- [Given information]
[Begin]
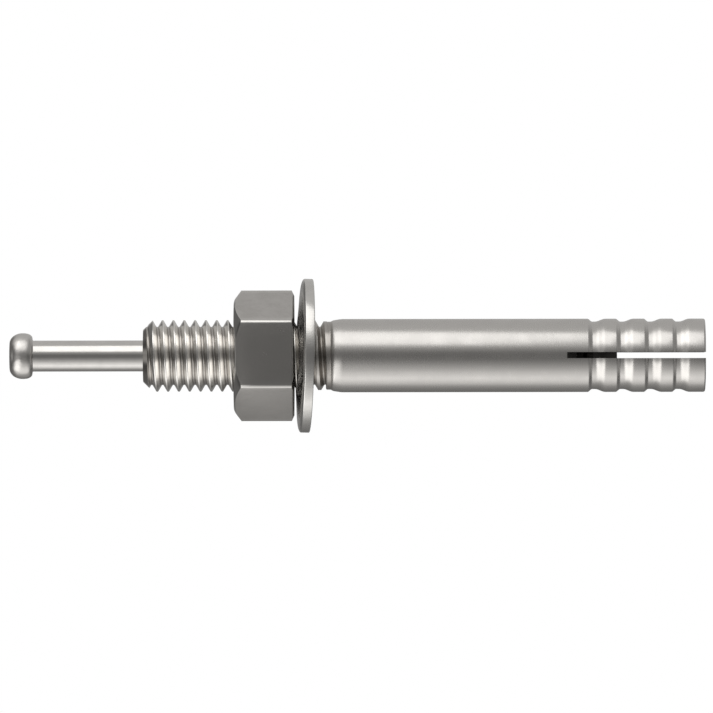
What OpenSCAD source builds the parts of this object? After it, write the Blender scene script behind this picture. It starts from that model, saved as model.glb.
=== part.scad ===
// Hammer drive anchor: a threaded stud with a slotted expansion end, its drive pin, nut and washer.
// It lies along X with the pin head at -X. The part's lowest point is at Z = 0. Units are mm.

/* [Anchor body] */
// Length of the turned body, from the stud's end face to the slotted end
body_length = 77.8; // [60:0.1:120]
// Outer diameter of the plain shank
shank_d = 10.15; // [8:0.05:12]
// Diameter of the short neck behind the thread
neck_d = 9.42; // [8:0.02:10]
// Distance from the stud's end face to the start of the neck
neck_at = 25.3; // [20:0.1:40]
// Length of the neck's straight part
neck_length = 0.78; // [0.3:0.01:3]
// Length of the cone from the neck up to the shank
shoulder_length = 1.4; // [0.5:0.1:4]
// Diameter of the hole that guides the drive pin
bore_d = 4.45; // [4:0.01:5]
// Depth of that hole at full diameter
bore_depth = 61; // [50:0.1:75]
// Diameter of the narrow hole that the pin wedges open
wedge_bore_d = 2.8; // [1.5:0.1:4]

/* [Thread] */
// Major diameter of the stud's thread
thread_d = 9.92; // [9.7:0.01:10]
// Root diameter of the stud's thread
thread_root_d = 8.04; // [7.9:0.01:8.4]
// Distance between two crests
thread_pitch = 1.5; // [1:0.25:2]
// Width of the flat on a crest
crest_flat = 0.19; // [0.1:0.01:0.3]
// Distance from the end face to a crest, on the +Y side
crest_at = 0.825; // [0:0.005:1.5]
// Length of the 45 degree chamfer at the stud's end
stud_chamfer = 1.36; // [0.5:0.01:2]
// Distance from the end face to where the crests are no longer fully formed
thread_end_at = 23.9; // [20:0.1:30]
// Outer diameter of those last crests
thread_end_d = 9.52; // [9:0.02:9.9]
// Radial gap between the nut's thread flanks and the stud's
thread_gap = 0.12; // [0.05:0.01:0.2]
// Diameter of the hole through the nut's thread
nut_minor_d = 8.5; // [8.3:0.01:8.7]

/* [Expansion end] */
// Number of ring grooves
groove_count = 4; // [1:1:6]
// Distance from the stud's end face to the first groove
groove_at = 61.53; // [50:0.01:70]
// Distance from groove to groove
groove_pitch = 3.88; // [3:0.01:6]
// Depth of a groove
groove_depth = 0.4; // [0.1:0.05:0.8]
// Length of a groove's steep side
groove_drop = 0.65; // [0.2:0.05:1]
// Length of a groove's floor
groove_floor = 0.35; // [0.1:0.05:1]
// Length of a groove's gentle side
groove_rise = 1.5; // [0.5:0.05:2]
// Width of the saw cut that splits the end in two
slit_width = 0.85; // [0.4:0.05:1.5]
// Distance from the end face to where the cut leaves the near side
slit_near_at = 58.6; // [50:0.1:70]
// The same on the far side
slit_far_at = 66; // [50:0.1:72]
// Radius of the saw blade, which the cut's closed end follows
saw_r = 25; // [15:1:60]

/* [Drive pin] */
// Diameter of the pin's shaft
pin_d = 4.29; // [4:0.01:5]
// Diameter of the pin's upset head
pin_head_d = 6.34; // [5:0.01:8]
// Length of the head
pin_head_length = 3.17; // [2:0.01:5]
// How far the shaft stands out of the stud
pin_stroke = 15.33; // [5:0.01:25]
// How deep the shaft reaches into the body
pin_depth = 60; // [40:0.1:75]
// How far inwards the head's struck edge is rounded
pin_head_round = 1.4; // [0.2:0.05:1.5]
// How far along the head that rounding reaches
pin_head_slope = 1.8; // [0.2:0.05:2.2]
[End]
- [Requirements] Only the lines from the top of the data through the line that contains "wedge_bore_d = 2.8; // [1.5:0.1:4]" should be quoted, exactly as they stand.

- [Finished task]
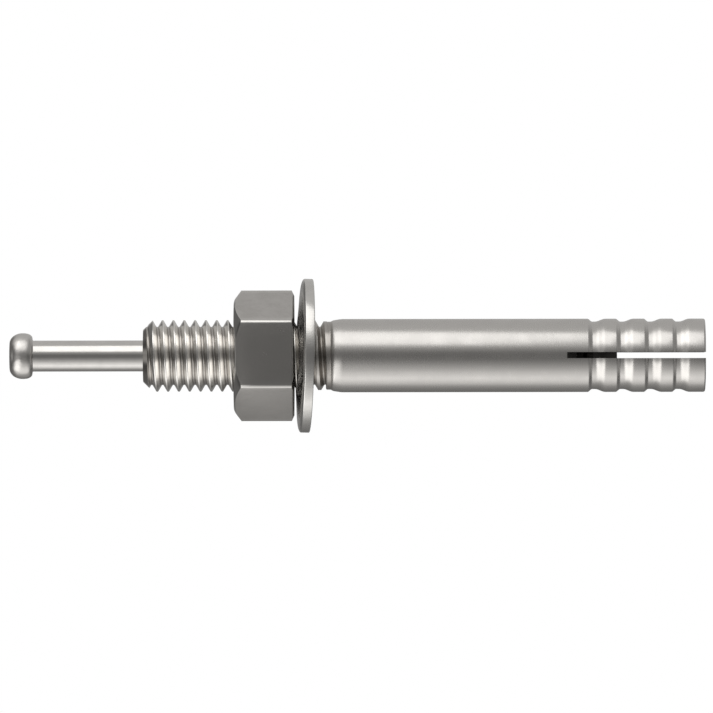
What OpenSCAD source builds the parts of this object? After it, write the Blender scene script behind this picture. It starts from that model, saved as model.glb.
=== part.scad ===
// Hammer drive anchor: a threaded stud with a slotted expansion end, its drive pin, nut and washer.
// It lies along X with the pin head at -X. The part's lowest point is at Z = 0. Units are mm.

/* [Anchor body] */
// Length of the turned body, from the stud's end face to the slotted end
body_length = 77.8; // [60:0.1:120]
// Outer diameter of the plain shank
shank_d = 10.15; // [8:0.05:12]
// Diameter of the short neck behind the thread
neck_d = 9.42; // [8:0.02:10]
// Distance from the stud's end face to the start of the neck
neck_at = 25.3; // [20:0.1:40]
// Length of the neck's straight part
neck_length = 0.78; // [0.3:0.01:3]
// Length of the cone from the neck up to the shank
shoulder_length = 1.4; // [0.5:0.1:4]
// Diameter of the hole that guides the drive pin
bore_d = 4.45; // [4:0.01:5]
// Depth of that hole at full diameter
bore_depth = 61; // [50:0.1:75]
// Diameter of the narrow hole that the pin wedges open
wedge_bore_d = 2.8; // [1.5:0.1:4]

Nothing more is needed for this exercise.